Nel caos emozionale che precede, perdura e segue la fine di un rapporto, è possibile gestire la conflittualità in modo collaborativo? Gli americani ci hanno provato, ed hanno elaborato delle strategie di negoziazione per portare i partner a scegliere l’ottimo di lungo periodo su quello, più contingente, del breve.
Anche perché – come è nell’esperienza di tutti – il successo immediato (un assegno più alto, l’affidamento dei figli etc…) può rivelarsi una vittoria di Pirro (lui smette di pagare, figli psicologicamente distrutti…); ed il carico emozionale che deriva da conflitti non risolti può rovinare, in un crescendo di fantasmi e recriminazioni, anche la nuova vita di chi crede di aver “vinto”.
Trasformare il dolore in un momento di crescita è, però, possibile: ma occorrono tre cose.
Primo: il rispetto dei tempi emozionali di ciascuna parte. Può accadere che, mentre per uno dei coniugi il rapporto sia già esaurito, l’altro cerchi ancora un contatto attraverso pretesti di litigio.
La fenomenologia può essere diversa – dalla regolamentazione delle visite ai figli al servizio da caffè di nonna Assunta-; le pretese dichiarate tutte più o meno apparentemente fondate; ma la ragione di fondo quasi sempre è unica: una delle parti non è veramente pronta al distacco.
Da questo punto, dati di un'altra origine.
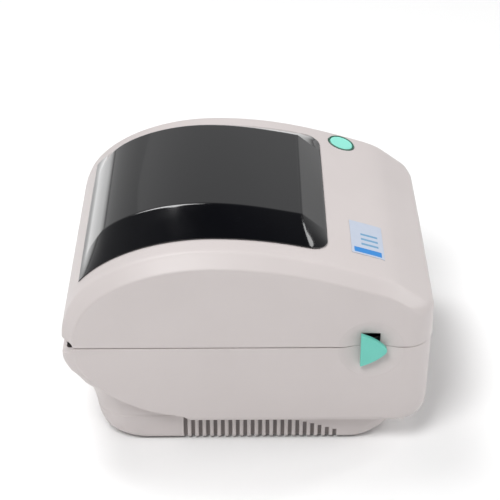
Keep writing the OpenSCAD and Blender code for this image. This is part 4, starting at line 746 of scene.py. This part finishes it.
# Main board: green glass-fibre board with darker tracks, chips in black resin and sleeved
# cans, held by four small screws. The data socket and the tear bar are bare stamped steel.
mask = moulded("solder_mask", (0.010, 0.075, 0.030), (0.016, 0.105, 0.044), 0.30, 900, 0.00004, 140)
place = mask.node_tree.nodes["Texture Coordinate"].outputs["Object"]
tracks = placed(mask.node_tree, "ShaderNodeTexBrick", Scale=60, Mortar_Size=0.03, Vector=place,
                Mortar=(0.03, 0.19, 0.09, 1), Color1=(0.012, 0.085, 0.034, 1),
                Color2=(0.016, 0.110, 0.046, 1))
finish_nodes(finished(mask, Base_Color=tracks.outputs["Color"]), "main_board", "button_board")
resin = moulded("chip_resin", (0.010, 0.010, 0.011), (0.020, 0.020, 0.022), 0.48, 1600, 0.00006)
chips = eased_copy("board_parts", "board_chips", 0.0003, resin)
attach(chips, "base")
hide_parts("board_parts")
board_top, board_hole_x, board_hole_ys = 0.02115, 0.051, (-0.020, 0.069)
board_spots = [(s * board_hole_x, y, board_top) for s in (-1, 1) for y in board_hole_ys]
screw_set("board_fixings", "board_screws", "base", board_spots, head_radius=0.0026, head_height=0.0014,
          length=0.006, turn=(math.radians(180), 0, 0))
finish_nodes(stamped, "usb_socket", "tear_bar")

# Cover moulding: the same light grey plastic, a domed roof with flat side faces, a bevel
# along both long edges, a sloped front and the cut-outs for window, button and exit.
cover_rise, crown, front_high, edge_soft, crease_soft = 0.0603, 0.002, 0.0216, 0.004, 0.005
bevel_wide, bevel_drop, bevel_soft, lip_up, lip_in = 0.008, 0.0068, 0.0015, 0.0032, 0.007
cover_foot, round_edge, foot_soft, front_from = parting_height + seam / 2, 0.0008, 0.0003, 0.09
roof_front_shares = [(-0.386, 0.662), (-0.228, 0.842), (-0.093, 1), (0.093, 1)]
roof_back_shares = [(0.093, 1), (0.270, 1), (0.419, 0.740), (0.469, 0.431)]
roof_rear_shares = [(0.469, 0.431), (0.4805, 0.36), (0.5, 0.225), (0.5, 0.053)]


def bent(shares, t, rise=cover_rise):
    """A point of a profile curve given in shares of the depth and of a rise."""
    weights = ((1 - t) ** 3, 3 * (1 - t) ** 2 * t, 3 * (1 - t) * t * t, t ** 3)
    return Vector((sum(w * p[0] for w, p in zip(weights, shares)) * casing_deep,
                   parting_height + sum(w * p[1] for w, p in zip(weights, shares)) * rise))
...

Viste in questo modo, le ragioni dell’ostilità non sono occasione di giudizio sulla maturità/immaturità-adeguatezza/inadeguatezza-bontà/cattiveria delle parti, ma chiavi di lettura delle dinamiche di coppia. La comprensione di questi modelli di azione emozionale, spesso inconsci, ed il rispetto del dolore e dello smarrimento che rappresentano, costituisce il primo tassello per uno scioglimento armonico del rapporto.
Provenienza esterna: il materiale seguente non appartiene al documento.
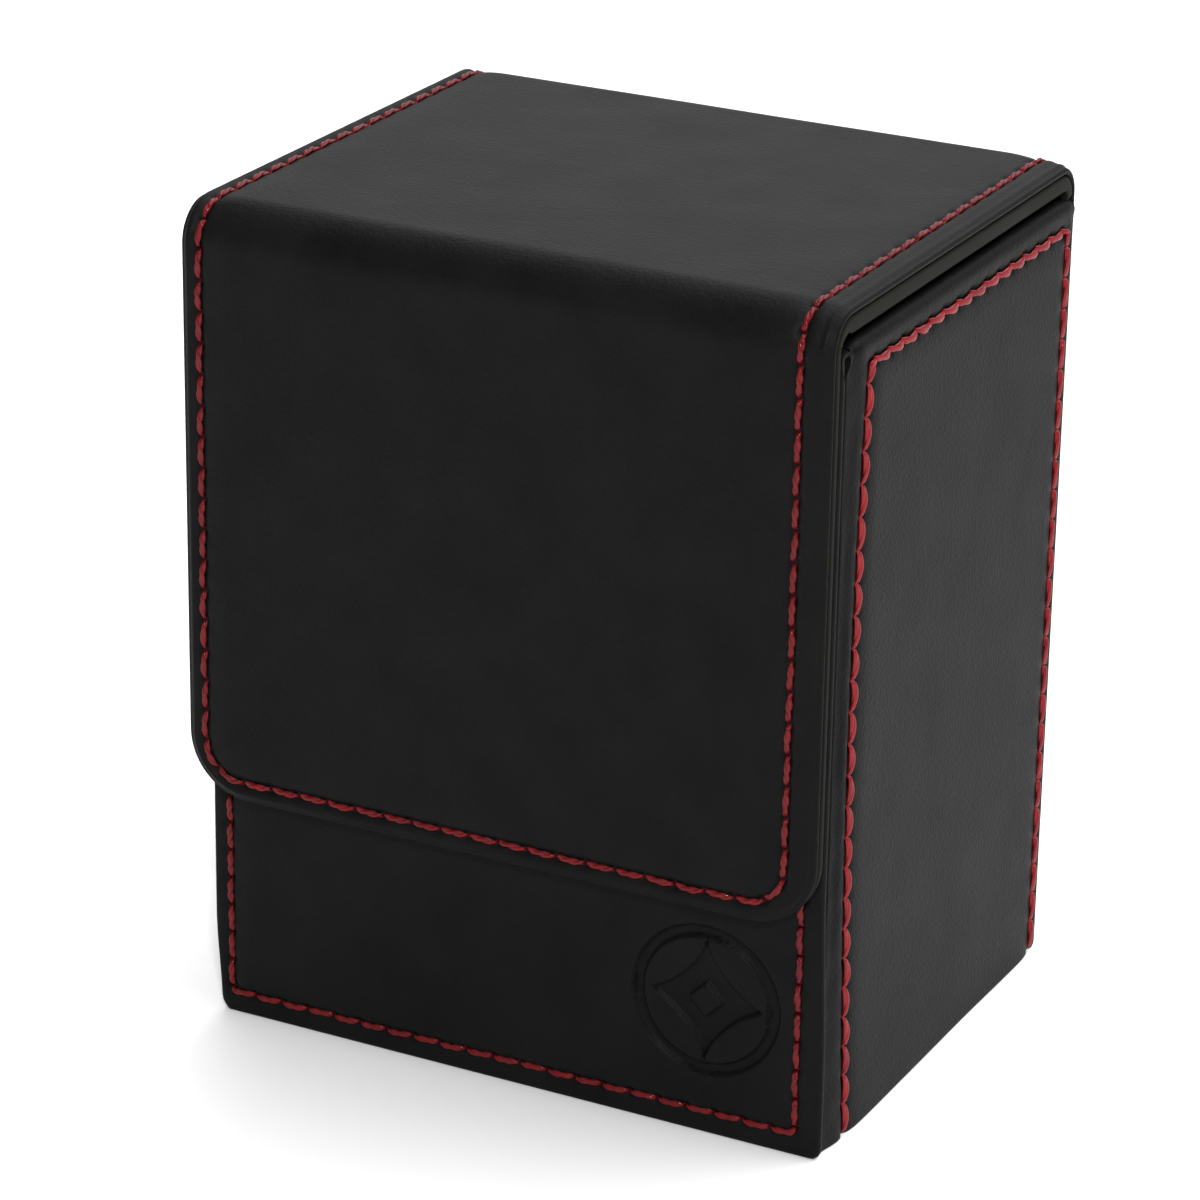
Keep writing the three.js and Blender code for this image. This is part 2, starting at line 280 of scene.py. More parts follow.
def cover_lining_look():
    """The smooth olive-black sheet inside the cover."""
    look = Look("cover_lining", 0.5, specular=0.03)
    grain = look.noise(0.5, detail=3)
    drift = look.noise(14, detail=2)
    look.colour(drift, (0.35, (0.0066, 0.0068, 0.0050)), (0.65, (0.0095, 0.0098, 0.0072)))
    look.rough(drift, 0.46, 0.56)
    look.bump((grain, 0.015))
    return look.material


def microfibre_look():
    """Charcoal brushed microfibre: a short nap with soft light at grazing angles."""
    look = Look("microfibre", 0.95, specular=0.15)
    look.shader.inputs["Sheen Weight"].default_value = 0.35
    look.shader.inputs["Sheen Roughness"].default_value = 0.5
    nap = look.noise(0.18, detail=5)
    strokes = look.noise(7, detail=3, vector=look.stretched((1, 1, 0.35)))
    tone = look.mixed(nap, 0.5, strokes)
    look.colour(tone, (0.36, (0.010, 0.010, 0.011)), (0.64, (0.022, 0.022, 0.024)))
    look.bump((nap, 0.06), (strokes, 0.05))
    return look.material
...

Secondo: responsabilizzazione delle parti sulla posizione avuta in coppia e sulle cause dello scioglimento, in modo che nessuna si consideri vittima della forza prevalente dell’altra. Anche nei rapporti più sbilanciati, i piani del carnefice sono negli occhi della vittima: la presa di coscienza sul proprio ruolo e sulle conseguenze del proprio atteggiamento, riporta in entrambi i partner la fiducia sulla possibilità di “essere in controllo”della propria vita, ed impedisce i risentimenti dovuti alla percezione di aver subito ingiustizie ed abusi.
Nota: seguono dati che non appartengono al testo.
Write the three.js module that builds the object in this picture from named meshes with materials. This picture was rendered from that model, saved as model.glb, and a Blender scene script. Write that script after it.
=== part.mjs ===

Terzo: una distribuzione patrimoniale equa. Nel divorzio collaborativo l’obiettivo non è riuscire ad avere il massimo possibile, ma trovare una soluzione di compromesso che eviti l’accendersi di liti future o il continuo rinegoziamento delle condizioni di separazione.
Ovviamente, in questo quadro la figura dell’avvocato deve essere completamente ripensata, poiché non si tratta più di vincere attraverso una prova di forza o un’astuta eccezione processuale, ma di costituire e coordinare un team (psicologo, mediatore, stimatore dei beni) con cui programmare un settlement di lungo periodo. In ciò, all’avvocato non è chiesto di essere mediatore imparziale, ma di assistere tecnicamente la parte, con la rilevante differenza di spingerla verso soluzioni che abbattono – e non incrementano – la conflittualità.
La conoscenza della legge diventa fondamentale in tutti e tre i momenti, perché le regole –se adeguatamente presentate- offrono alle parti un criterio oggettivo per valutare i supposti abusi affettivi, fisici e patrimoniali.
Armonia, non vittoria; prevalenza del “noi” sull’“io”: questo deve essere lo scopo del professionista, che addirittura mette nero su bianco il suo impegno a non assistere la parte in caso il tentativo della strada collaborativi fallisca.
Una rivoluzione copernicana, quindi, nel modo di impostare la propria opera professionale, che il bel libro di Olga Anastasi ha il merito di proporre e dimostrare possibile; nonché un’indicazione chiara di quello che dovrebbe essere il buon avvocato di famiglia: una figura che sappia unire all’alto tecnicismo, profonda sensibilità e buon senso.